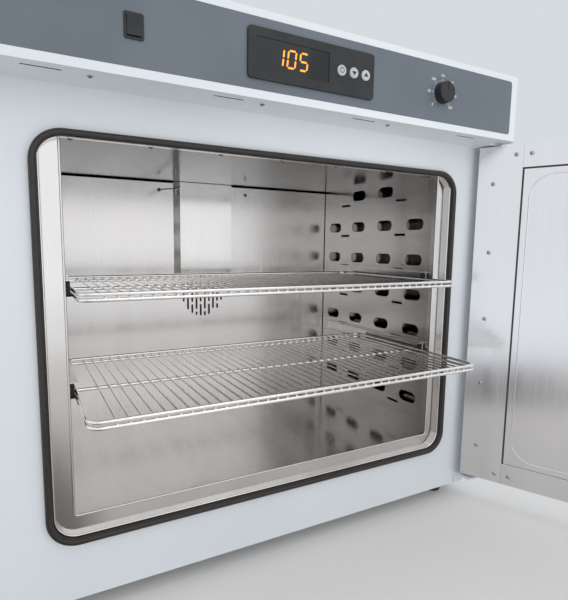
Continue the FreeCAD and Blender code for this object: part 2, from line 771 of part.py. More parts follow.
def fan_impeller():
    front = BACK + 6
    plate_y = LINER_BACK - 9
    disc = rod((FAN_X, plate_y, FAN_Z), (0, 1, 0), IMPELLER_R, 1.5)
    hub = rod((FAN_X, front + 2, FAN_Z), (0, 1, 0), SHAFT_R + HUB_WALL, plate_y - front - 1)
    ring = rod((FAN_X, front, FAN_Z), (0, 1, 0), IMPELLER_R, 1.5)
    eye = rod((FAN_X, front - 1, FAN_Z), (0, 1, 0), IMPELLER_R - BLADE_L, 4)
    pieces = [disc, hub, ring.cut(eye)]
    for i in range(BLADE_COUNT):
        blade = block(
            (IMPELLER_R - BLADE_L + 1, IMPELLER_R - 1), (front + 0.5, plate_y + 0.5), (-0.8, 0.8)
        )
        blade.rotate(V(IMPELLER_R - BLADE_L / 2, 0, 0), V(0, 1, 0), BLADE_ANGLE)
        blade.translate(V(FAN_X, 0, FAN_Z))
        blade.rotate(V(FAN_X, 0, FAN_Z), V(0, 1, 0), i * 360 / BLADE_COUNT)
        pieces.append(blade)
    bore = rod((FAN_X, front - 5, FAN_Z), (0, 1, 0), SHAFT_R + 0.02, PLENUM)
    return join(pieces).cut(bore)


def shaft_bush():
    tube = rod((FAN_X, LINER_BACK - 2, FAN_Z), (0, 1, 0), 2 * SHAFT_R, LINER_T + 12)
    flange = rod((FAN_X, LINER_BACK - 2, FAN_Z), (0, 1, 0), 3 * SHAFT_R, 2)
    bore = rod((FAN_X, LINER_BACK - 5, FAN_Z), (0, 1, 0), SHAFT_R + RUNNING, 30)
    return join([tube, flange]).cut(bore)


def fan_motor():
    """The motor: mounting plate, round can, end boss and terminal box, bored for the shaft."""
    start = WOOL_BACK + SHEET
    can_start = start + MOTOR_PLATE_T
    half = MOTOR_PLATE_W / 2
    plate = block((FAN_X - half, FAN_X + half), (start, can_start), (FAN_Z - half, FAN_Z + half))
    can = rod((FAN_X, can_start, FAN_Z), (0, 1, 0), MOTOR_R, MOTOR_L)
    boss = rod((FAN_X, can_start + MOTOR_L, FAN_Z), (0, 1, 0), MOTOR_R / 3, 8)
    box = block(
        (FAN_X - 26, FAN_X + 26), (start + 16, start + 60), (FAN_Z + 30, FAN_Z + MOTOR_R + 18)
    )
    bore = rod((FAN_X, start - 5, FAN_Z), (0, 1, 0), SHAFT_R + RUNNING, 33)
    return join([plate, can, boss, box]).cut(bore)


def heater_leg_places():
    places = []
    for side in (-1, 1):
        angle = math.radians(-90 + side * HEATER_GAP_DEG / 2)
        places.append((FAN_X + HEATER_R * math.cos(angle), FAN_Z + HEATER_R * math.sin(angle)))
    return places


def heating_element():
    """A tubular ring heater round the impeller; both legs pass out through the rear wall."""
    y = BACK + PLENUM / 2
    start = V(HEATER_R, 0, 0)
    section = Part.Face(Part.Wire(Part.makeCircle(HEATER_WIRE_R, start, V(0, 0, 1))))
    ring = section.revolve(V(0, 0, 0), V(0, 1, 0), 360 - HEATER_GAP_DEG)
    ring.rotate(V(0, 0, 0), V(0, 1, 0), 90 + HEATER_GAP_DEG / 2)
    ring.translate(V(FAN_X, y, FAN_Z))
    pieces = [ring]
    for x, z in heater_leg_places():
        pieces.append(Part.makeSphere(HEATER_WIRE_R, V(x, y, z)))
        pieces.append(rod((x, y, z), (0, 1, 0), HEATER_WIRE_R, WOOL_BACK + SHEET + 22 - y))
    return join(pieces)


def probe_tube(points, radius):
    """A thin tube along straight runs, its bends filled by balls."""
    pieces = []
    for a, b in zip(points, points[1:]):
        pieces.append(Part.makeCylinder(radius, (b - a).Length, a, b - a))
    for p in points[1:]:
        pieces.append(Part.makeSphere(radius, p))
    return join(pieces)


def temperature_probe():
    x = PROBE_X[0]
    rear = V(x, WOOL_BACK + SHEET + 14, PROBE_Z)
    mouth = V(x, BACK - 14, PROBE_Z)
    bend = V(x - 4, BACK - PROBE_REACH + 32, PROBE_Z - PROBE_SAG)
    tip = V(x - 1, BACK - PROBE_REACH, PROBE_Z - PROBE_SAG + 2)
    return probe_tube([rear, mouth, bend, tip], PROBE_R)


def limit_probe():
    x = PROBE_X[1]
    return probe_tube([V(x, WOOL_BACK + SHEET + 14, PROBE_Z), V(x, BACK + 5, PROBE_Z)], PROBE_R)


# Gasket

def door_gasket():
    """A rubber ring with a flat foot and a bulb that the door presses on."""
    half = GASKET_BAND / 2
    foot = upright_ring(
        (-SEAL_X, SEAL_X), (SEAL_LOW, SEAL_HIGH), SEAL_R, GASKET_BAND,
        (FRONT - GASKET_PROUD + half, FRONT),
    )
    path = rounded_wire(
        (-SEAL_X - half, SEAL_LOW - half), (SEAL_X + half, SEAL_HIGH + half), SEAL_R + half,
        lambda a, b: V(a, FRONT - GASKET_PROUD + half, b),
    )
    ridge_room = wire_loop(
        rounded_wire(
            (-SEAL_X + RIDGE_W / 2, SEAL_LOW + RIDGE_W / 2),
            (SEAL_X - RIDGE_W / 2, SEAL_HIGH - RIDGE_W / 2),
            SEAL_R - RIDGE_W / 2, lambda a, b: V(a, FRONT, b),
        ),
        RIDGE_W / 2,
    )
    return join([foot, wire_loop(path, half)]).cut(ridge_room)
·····
■ **What to do**
Quote the material exactly, leaving nothing out.

■ **Reply**
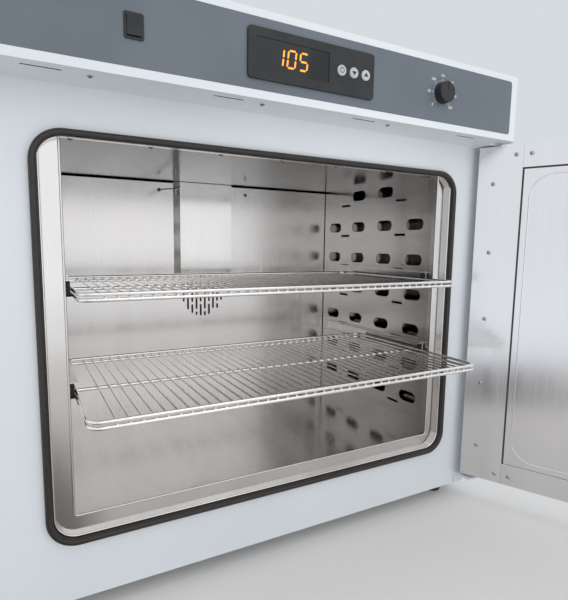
Continue the FreeCAD and Blender code for this object: part 2, from line 771 of part.py. More parts follow.
def fan_impeller():
    front = BACK + 6
    plate_y = LINER_BACK - 9
    disc = rod((FAN_X, plate_y, FAN_Z), (0, 1, 0), IMPELLER_R, 1.5)
    hub = rod((FAN_X, front + 2, FAN_Z), (0, 1, 0), SHAFT_R + HUB_WALL, plate_y - front - 1)
    ring = rod((FAN_X, front, FAN_Z), (0, 1, 0), IMPELLER_R, 1.5)
    eye = rod((FAN_X, front - 1, FAN_Z), (0, 1, 0), IMPELLER_R - BLADE_L, 4)
    pieces = [disc, hub, ring.cut(eye)]
    for i in range(BLADE_COUNT):
        blade = block(
            (IMPELLER_R - BLADE_L + 1, IMPELLER_R - 1), (front + 0.5, plate_y + 0.5), (-0.8, 0.8)
        )
        blade.rotate(V(IMPELLER_R - BLADE_L / 2, 0, 0), V(0, 1, 0), BLADE_ANGLE)
        blade.translate(V(FAN_X, 0, FAN_Z))
        blade.rotate(V(FAN_X, 0, FAN_Z), V(0, 1, 0), i * 360 / BLADE_COUNT)
        pieces.append(blade)
    bore = rod((FAN_X, front - 5, FAN_Z), (0, 1, 0), SHAFT_R + 0.02, PLENUM)
    return join(pieces).cut(bore)


def shaft_bush():
    tube = rod((FAN_X, LINER_BACK - 2, FAN_Z), (0, 1, 0), 2 * SHAFT_R, LINER_T + 12)
    flange = rod((FAN_X, LINER_BACK - 2, FAN_Z), (0, 1, 0), 3 * SHAFT_R, 2)
    bore = rod((FAN_X, LINER_BACK - 5, FAN_Z), (0, 1, 0), SHAFT_R + RUNNING, 30)
    return join([tube, flange]).cut(bore)


def fan_motor():
    """The motor: mounting plate, round can, end boss and terminal box, bored for the shaft."""
    start = WOOL_BACK + SHEET
    can_start = start + MOTOR_PLATE_T
    half = MOTOR_PLATE_W / 2
    plate = block((FAN_X - half, FAN_X + half), (start, can_start), (FAN_Z - half, FAN_Z + half))
    can = rod((FAN_X, can_start, FAN_Z), (0, 1, 0), MOTOR_R, MOTOR_L)
    boss = rod((FAN_X, can_start + MOTOR_L, FAN_Z), (0, 1, 0), MOTOR_R / 3, 8)
    box = block(
        (FAN_X - 26, FAN_X + 26), (start + 16, start + 60), (FAN_Z + 30, FAN_Z + MOTOR_R + 18)
    )
    bore = rod((FAN_X, start - 5, FAN_Z), (0, 1, 0), SHAFT_R + RUNNING, 33)
    return join([plate, can, boss, box]).cut(bore)


def heater_leg_places():
    places = []
    for side in (-1, 1):
        angle = math.radians(-90 + side * HEATER_GAP_DEG / 2)
        places.append((FAN_X + HEATER_R * math.cos(angle), FAN_Z + HEATER_R * math.sin(angle)))
    return places


def heating_element():
    """A tubular ring heater round the impeller; both legs pass out through the rear wall."""
    y = BACK + PLENUM / 2
    start = V(HEATER_R, 0, 0)
    section = Part.Face(Part.Wire(Part.makeCircle(HEATER_WIRE_R, start, V(0, 0, 1))))
    ring = section.revolve(V(0, 0, 0), V(0, 1, 0), 360 - HEATER_GAP_DEG)
    ring.rotate(V(0, 0, 0), V(0, 1, 0), 90 + HEATER_GAP_DEG / 2)
    ring.translate(V(FAN_X, y, FAN_Z))
    pieces = [ring]
    for x, z in heater_leg_places():
        pieces.append(Part.makeSphere(HEATER_WIRE_R, V(x, y, z)))
        pieces.append(rod((x, y, z), (0, 1, 0), HEATER_WIRE_R, WOOL_BACK + SHEET + 22 - y))
    return join(pieces)


def probe_tube(points, radius):
    """A thin tube along straight runs, its bends filled by balls."""
    pieces = []
    for a, b in zip(points, points[1:]):
        pieces.append(Part.makeCylinder(radius, (b - a).Length, a, b - a))
    for p in points[1:]:
        pieces.append(Part.makeSphere(radius, p))
    return join(pieces)


def temperature_probe():
    x = PROBE_X[0]
    rear = V(x, WOOL_BACK + SHEET + 14, PROBE_Z)
    mouth = V(x, BACK - 14, PROBE_Z)
    bend = V(x - 4, BACK - PROBE_REACH + 32, PROBE_Z - PROBE_SAG)
    tip = V(x - 1, BACK - PROBE_REACH, PROBE_Z - PROBE_SAG + 2)
    return probe_tube([rear, mouth, bend, tip], PROBE_R)


def limit_probe():
    x = PROBE_X[1]
    return probe_tube([V(x, WOOL_BACK + SHEET + 14, PROBE_Z), V(x, BACK + 5, PROBE_Z)], PROBE_R)


# Gasket

def door_gasket():
    """A rubber ring with a flat foot and a bulb that the door presses on."""
    half = GASKET_BAND / 2
    foot = upright_ring(
        (-SEAL_X, SEAL_X), (SEAL_LOW, SEAL_HIGH), SEAL_R, GASKET_BAND,
        (FRONT - GASKET_PROUD + half, FRONT),
    )
    path = rounded_wire(
        (-SEAL_X - half, SEAL_LOW - half), (SEAL_X + half, SEAL_HIGH + half), SEAL_R + half,
        lambda a, b: V(a, FRONT - GASKET_PROUD + half, b),
    )
    ridge_room = wire_loop(
        rounded_wire(
            (-SEAL_X + RIDGE_W / 2, SEAL_LOW + RIDGE_W / 2),
            (SEAL_X - RIDGE_W / 2, SEAL_HIGH - RIDGE_W / 2),
            SEAL_R - RIDGE_W / 2, lambda a, b: V(a, FRONT, b),
        ),
        RIDGE_W / 2,
    )
    return join([foot, wire_loop(path, half)]).cut(ridge_room)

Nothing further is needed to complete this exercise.